I Didn't Know You Cared is a British television comedy set in a working-class household in South Yorkshire in the 1970s, written by Peter Tinniswood loosely based upon his books A Touch of Daniel, I Didn't Know You Cared and Except You're a Bird. It was broadcast by the BBC in four series (seven episodes each in series 1, 3 and 4 and six in series 2) from 1975 to 1979.

The main characters are: Carter Brandon (played by Stephen Rea and, in series 3 and 4, Keith Drinkel); his uncle, Uncle Mort (Robin Bailey); his mother, Annie (Liz Smith); his father, Les (John Comer); his girlfriend (later wife), Pat Partington (Anita Carey and, in series 3 and 4, Liz Goulding); and his other uncle, Uncle Staveley (Bert Palmer and, in series 4, Leslie Sarony). Auntie Lil (Gretchen Franklin), appears in the first two series. Other recurring characters, mostly from Carter's workplace, are: Linda Preston (Deirdre Costello); Mrs Partington, Pat's mother (Vanda Godsell); Sid Skelhorn (Ray Dunbobbin and, in series 3 and 4, Bobby Pattinson); and Louis St. John (Paul Barber).

The novels narrate the story of which Carter's thoughts are an integral part. A recurring theme in the books is conversation between Carter and baby Daniel (Uncle Mort's son). One feature of the books is a line at the top of each page which summarizes the developments on that page.
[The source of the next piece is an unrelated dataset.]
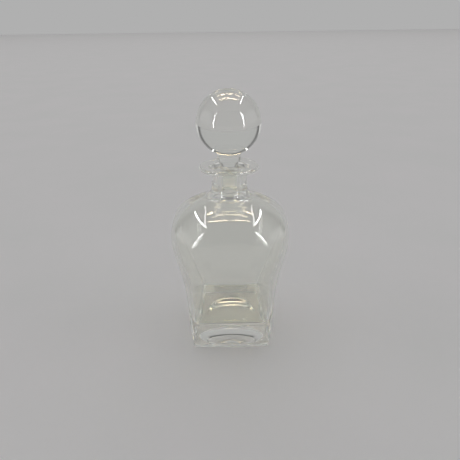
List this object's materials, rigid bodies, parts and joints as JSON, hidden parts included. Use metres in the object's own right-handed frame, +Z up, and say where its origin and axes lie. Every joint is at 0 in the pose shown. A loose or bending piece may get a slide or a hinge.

The TV series adhere more closely to the conventions of situation comedy, and present generally light-hearted versions of the stories from the books.

In the TV series, Uncle Staveley (remembered for his catchphrase, "I heard that! Pardon?") always appears with the ashes of Corporal Parkinson—one of his comrades from World War I—in a box around his neck.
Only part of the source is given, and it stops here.